Bats on the Way!

bathouse.jpgAlmost exactly two years ago I bought a bat house kit from the Organization for Bat Conservation and after a fairly painless assembly and painting process attached it 15 feet up the trunk of a tall spruce tree about 20 feet from my house. I oriented the bat house to catch as much of the morning sun as possible and hoped that it would be a well received resource for the local bat community. April and May 2010, though came and went without any bats showing up at my house. And, that’s what happened in 2011, too. Both summers I heard bats flying past among my trees and over my deck through the early night hours gobbling up mosquitoes and other night-flying insects, but the bat house, for whatever reason, did not attract them.

I was hoping for a colony of pregnant females to come and set up a nursery roost there. A lactating female will consume over 100% of its 5 to 14 gram body weight each night in insects. They can eat up to 600 insects per hour, and a million bats will eat, according to the Wisconsin Bat Monitoring Program, 694 tons of insects in a year! That’s a lot of mosquitoes that won’t be able to bite us!

The bat I was hoping to welcome to my house is the little brown bat. This is the most common bat in Pennsylvania and has abundant hibernating sites nearby (caves and old coal mines). I have seen this species roosting under eaves of local outbuildings and up in the attics of several of our neighbors’ houses. One summer a small group of little brown bats (probably males) even utilized the narrow spaces of the picnic pavilion roof supports out by the Campus Nature Trail for their day roost. This species does not appear to be picky about choosing its roosts, except when it came to my bat house!

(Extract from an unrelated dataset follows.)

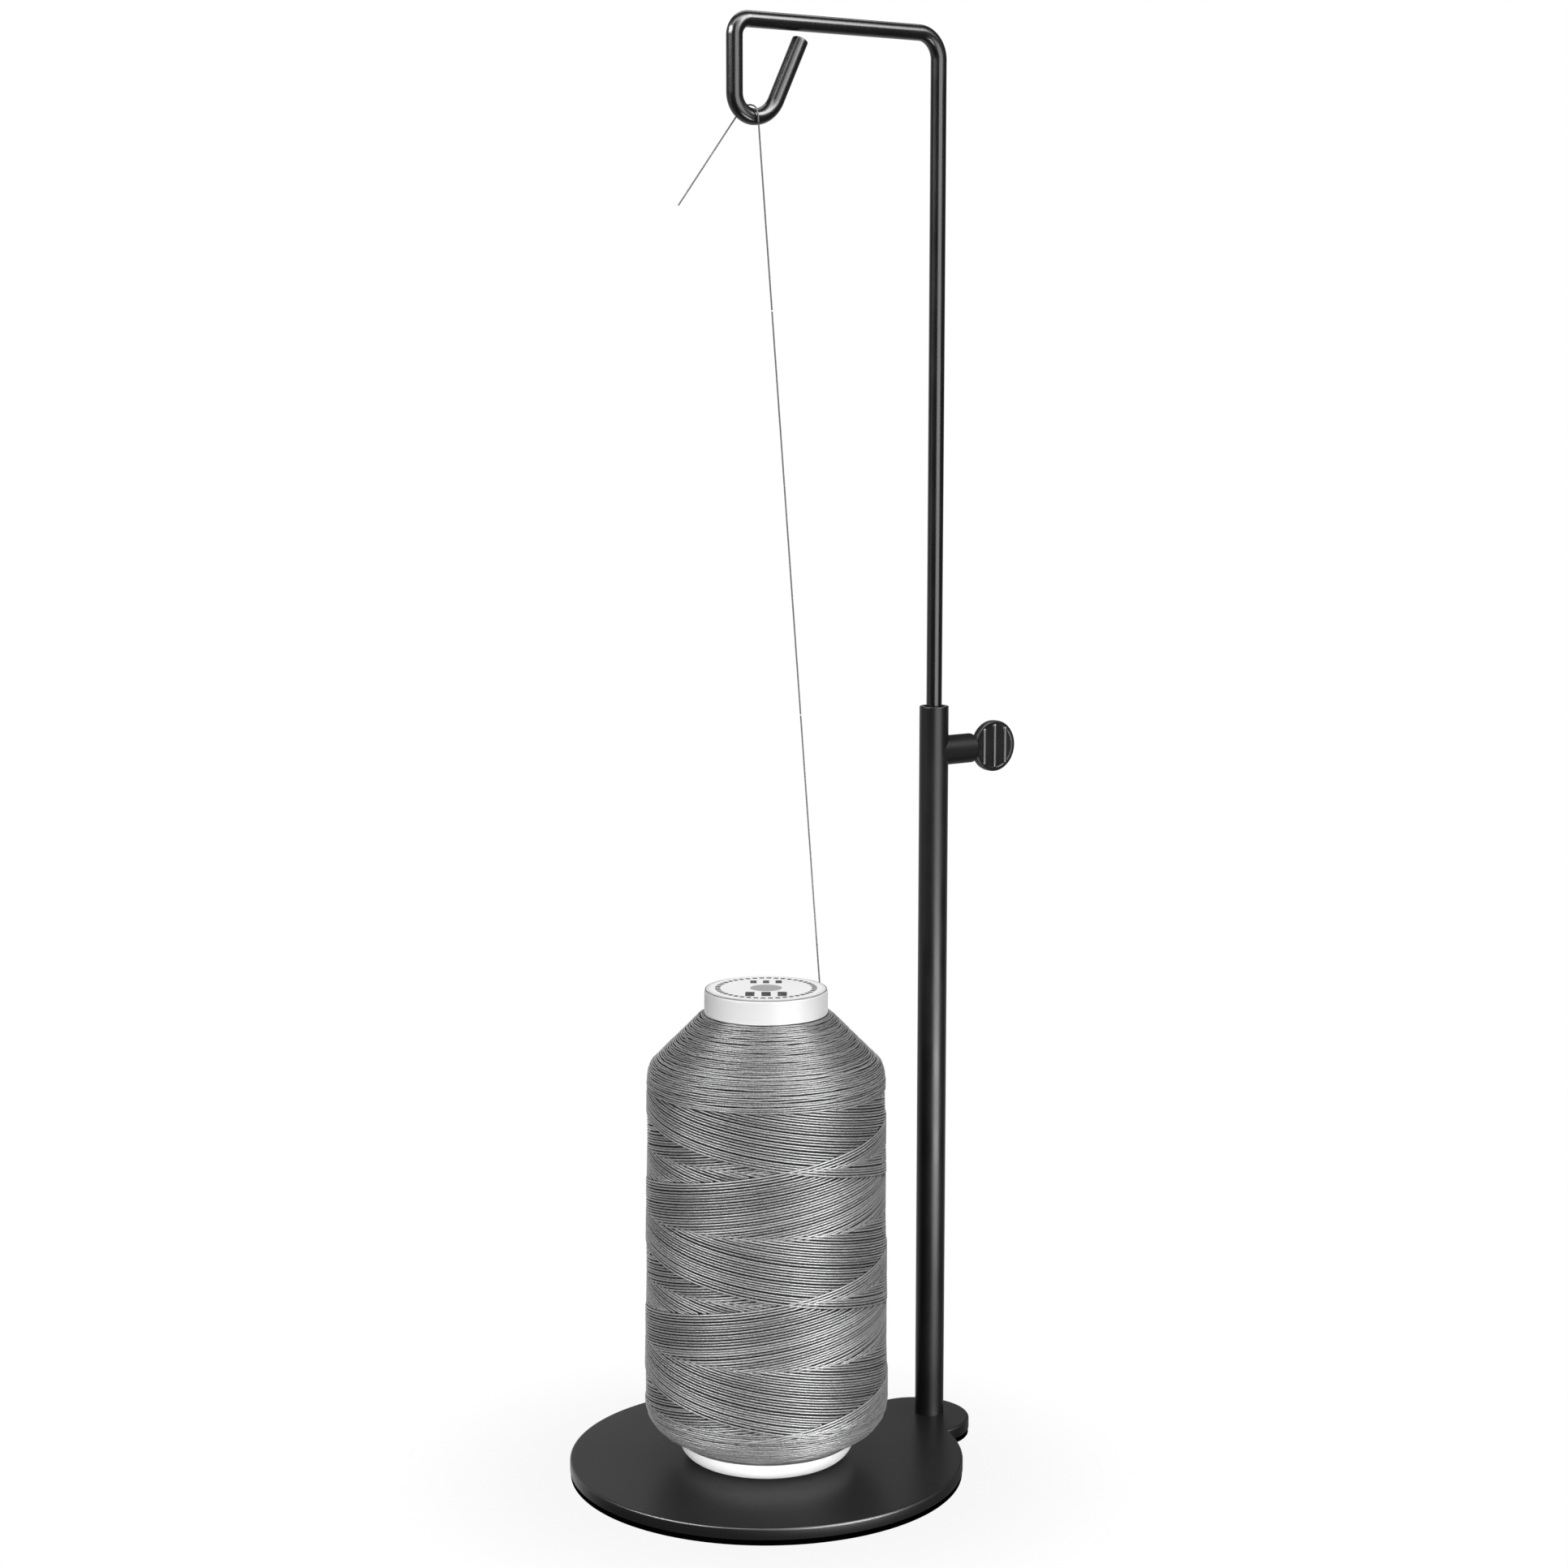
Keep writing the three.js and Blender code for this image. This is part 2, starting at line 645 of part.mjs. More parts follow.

The little brown bat and several other bat species have been the focus of some very unpleasant media coverage of late. The hibernation caves that they favor have become infected with a fungus called Geomyces destructans that causes a disease in the bats called  white nose syndrome. This disease was first noticed in some hibernating bats in New York State in 2006. Since then the fungus and the syndrome has spread throughout the northeast. An estimated 6 million bats have died from this syndrome, and some colonies have had mortality rates of 100%. The fungus is thought to irritate the hibernating bat causing it to fitfully awaken from its low energy torpor too frequently through the hibernating period. This leads to a rapid loss of body fat, and the bat ends up starving to death. Infected bats even have been known to emerge from their protective hibernaculae during the winter and, thus, quickly die due to exposure to the cold. A few winters ago, Deborah and I saw a little brown bat up on the rocks over the creek along the Rock Furnace hiking trail. It was a sunny afternoon, and I thought at the time that the bat was possibly exploring a normal emergence from it hibernation caves. Now I know that it was probably infected with the white nose fungus.

We need to do what we can to help our native bats withstand this disease. Recreational use of caves that have hibernating bats should be greatly restricted. Cavers have been shown to spread the white nose fungus on their boots and equipment, and many states and the federal government have enacted regulations to minimize this vector of transmission.

So, the coming signs of spring include the sounds of bats consuming night insects. Hopefully, they will set up house on the side of my spruce tree, too!